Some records
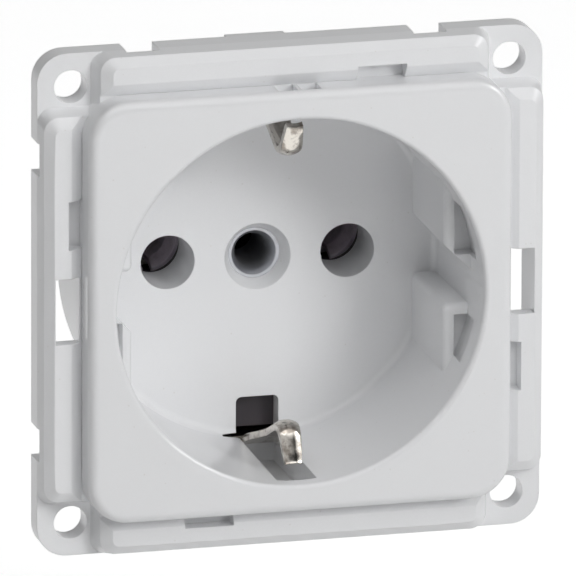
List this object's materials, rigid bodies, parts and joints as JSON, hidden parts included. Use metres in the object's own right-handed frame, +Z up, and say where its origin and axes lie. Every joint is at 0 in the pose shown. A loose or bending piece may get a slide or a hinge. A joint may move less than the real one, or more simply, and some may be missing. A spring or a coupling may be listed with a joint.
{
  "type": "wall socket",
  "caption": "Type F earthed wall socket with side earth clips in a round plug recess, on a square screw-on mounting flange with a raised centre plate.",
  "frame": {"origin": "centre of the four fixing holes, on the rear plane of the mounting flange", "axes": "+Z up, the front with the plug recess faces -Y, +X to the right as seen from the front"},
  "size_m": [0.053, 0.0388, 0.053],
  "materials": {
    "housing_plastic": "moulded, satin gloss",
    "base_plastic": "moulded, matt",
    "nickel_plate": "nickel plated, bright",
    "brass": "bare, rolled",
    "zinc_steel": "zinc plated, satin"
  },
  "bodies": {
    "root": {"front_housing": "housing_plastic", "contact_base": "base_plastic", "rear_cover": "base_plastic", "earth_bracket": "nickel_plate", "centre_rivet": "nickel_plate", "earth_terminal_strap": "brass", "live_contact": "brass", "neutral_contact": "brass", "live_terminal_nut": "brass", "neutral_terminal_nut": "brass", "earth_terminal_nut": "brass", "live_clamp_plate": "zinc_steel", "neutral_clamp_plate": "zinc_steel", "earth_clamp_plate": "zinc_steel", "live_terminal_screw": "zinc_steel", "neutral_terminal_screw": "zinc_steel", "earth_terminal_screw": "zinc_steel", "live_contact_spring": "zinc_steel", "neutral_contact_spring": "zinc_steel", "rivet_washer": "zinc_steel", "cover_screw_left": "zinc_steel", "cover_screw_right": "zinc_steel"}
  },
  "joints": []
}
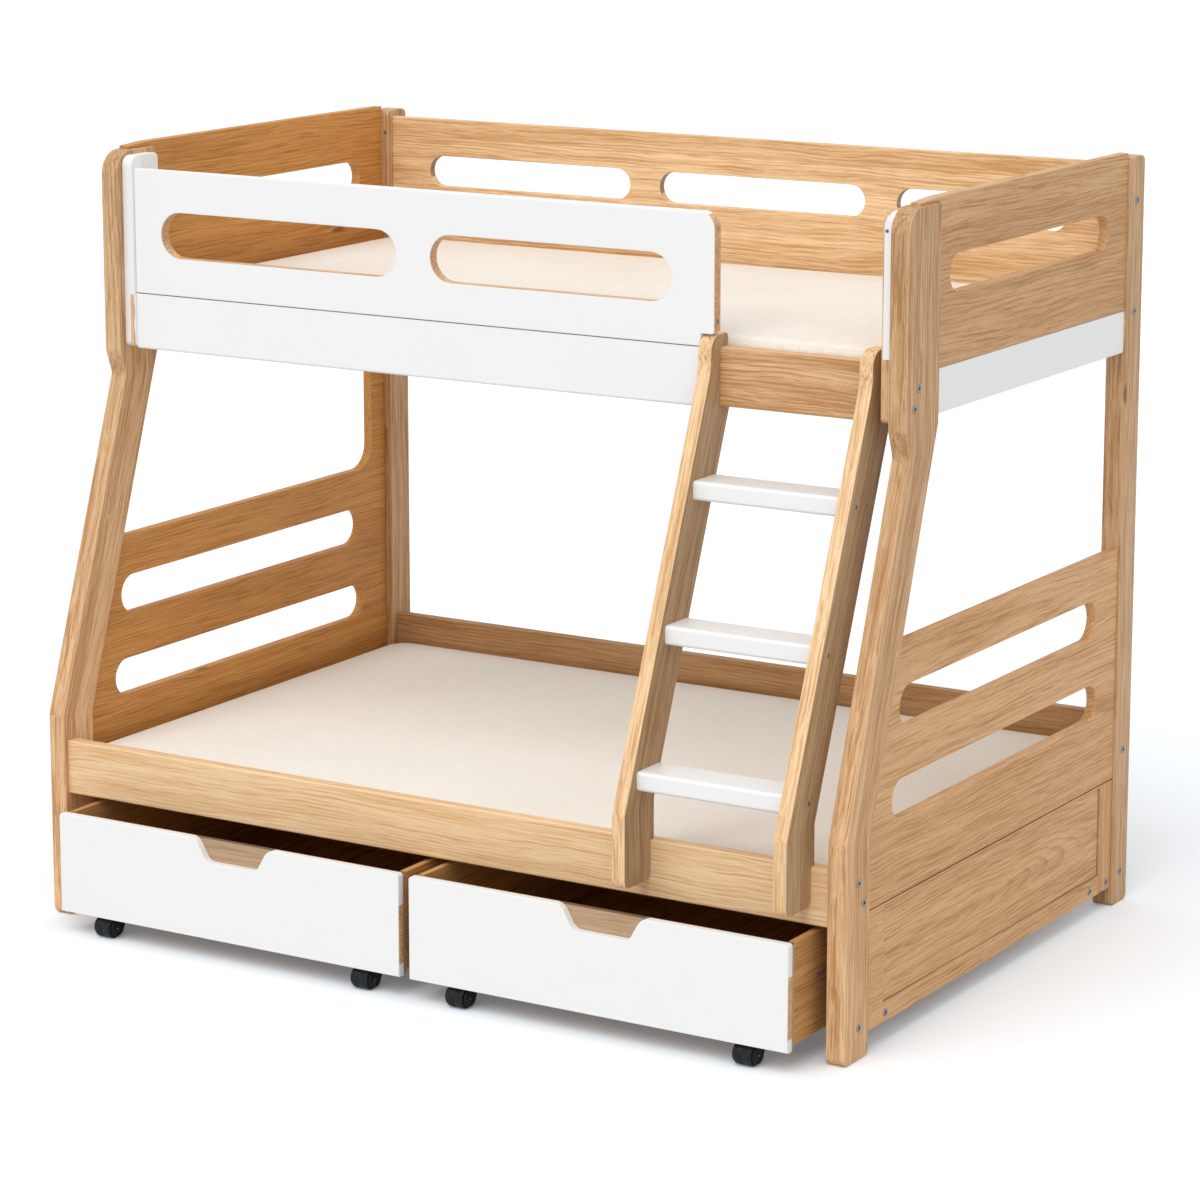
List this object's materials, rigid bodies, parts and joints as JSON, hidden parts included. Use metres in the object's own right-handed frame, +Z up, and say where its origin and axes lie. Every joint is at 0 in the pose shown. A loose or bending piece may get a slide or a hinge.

▸ BRIEF:
Extract the complete listing above, reproducing each line exactly.

▸ CORRECT OUTPUT:
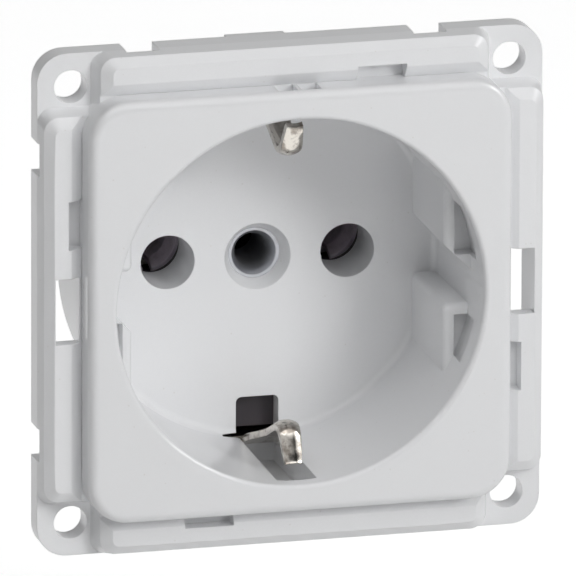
List this object's materials, rigid bodies, parts and joints as JSON, hidden parts included. Use metres in the object's own right-handed frame, +Z up, and say where its origin and axes lie. Every joint is at 0 in the pose shown. A loose or bending piece may get a slide or a hinge. A joint may move less than the real one, or more simply, and some may be missing. A spring or a coupling may be listed with a joint.
{
  "type": "wall socket",
  "caption": "Type F earthed wall socket with side earth clips in a round plug recess, on a square screw-on mounting flange with a raised centre plate.",
  "frame": {"origin": "centre of the four fixing holes, on the rear plane of the mounting flange", "axes": "+Z up, the front with the plug recess faces -Y, +X to the right as seen from the front"},
  "size_m": [0.053, 0.0388, 0.053],
  "materials": {
    "housing_plastic": "moulded, satin gloss",
    "base_plastic": "moulded, matt",
    "nickel_plate": "nickel plated, bright",
    "brass": "bare, rolled",
    "zinc_steel": "zinc plated, satin"
  },
  "bodies": {
    "root": {"front_housing": "housing_plastic", "contact_base": "base_plastic", "rear_cover": "base_plastic", "earth_bracket": "nickel_plate", "centre_rivet": "nickel_plate", "earth_terminal_strap": "brass", "live_contact": "brass", "neutral_contact": "brass", "live_terminal_nut": "brass", "neutral_terminal_nut": "brass", "earth_terminal_nut": "brass", "live_clamp_plate": "zinc_steel", "neutral_clamp_plate": "zinc_steel", "earth_clamp_plate": "zinc_steel", "live_terminal_screw": "zinc_steel", "neutral_terminal_screw": "zinc_steel", "earth_terminal_screw": "zinc_steel", "live_contact_spring": "zinc_steel", "neutral_contact_spring": "zinc_steel", "rivet_washer": "zinc_steel", "cover_screw_left": "zinc_steel", "cover_screw_right": "zinc_steel"}
  },
  "joints": []
}
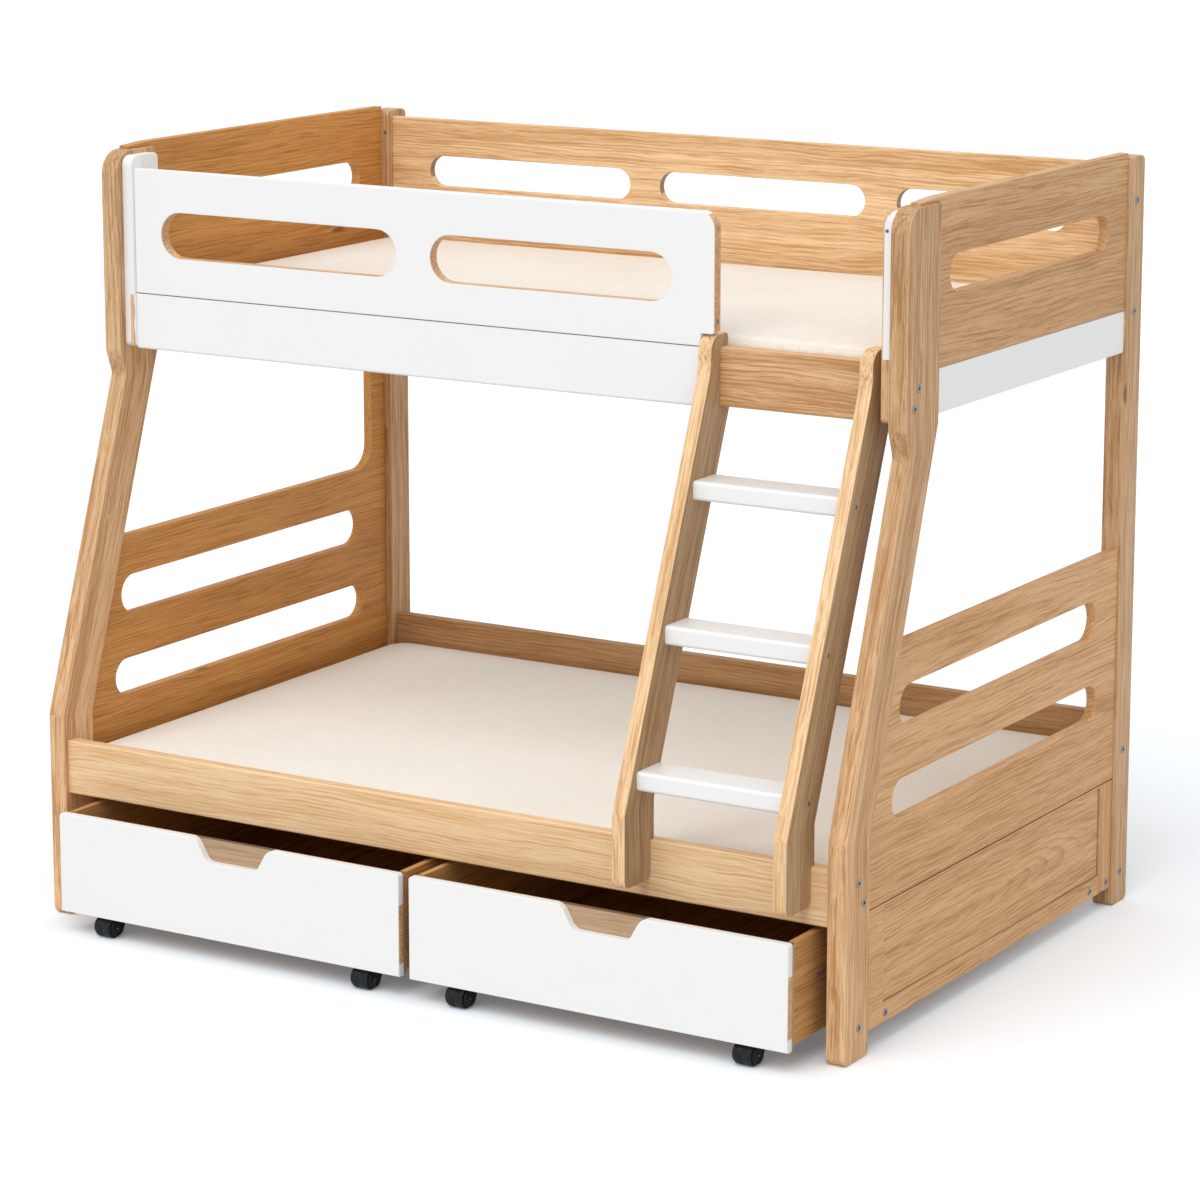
List this object's materials, rigid bodies, parts and joints as JSON, hidden parts included. Use metres in the object's own right-handed frame, +Z up, and say where its origin and axes lie. Every joint is at 0 in the pose shown. A loose or bending piece may get a slide or a hinge.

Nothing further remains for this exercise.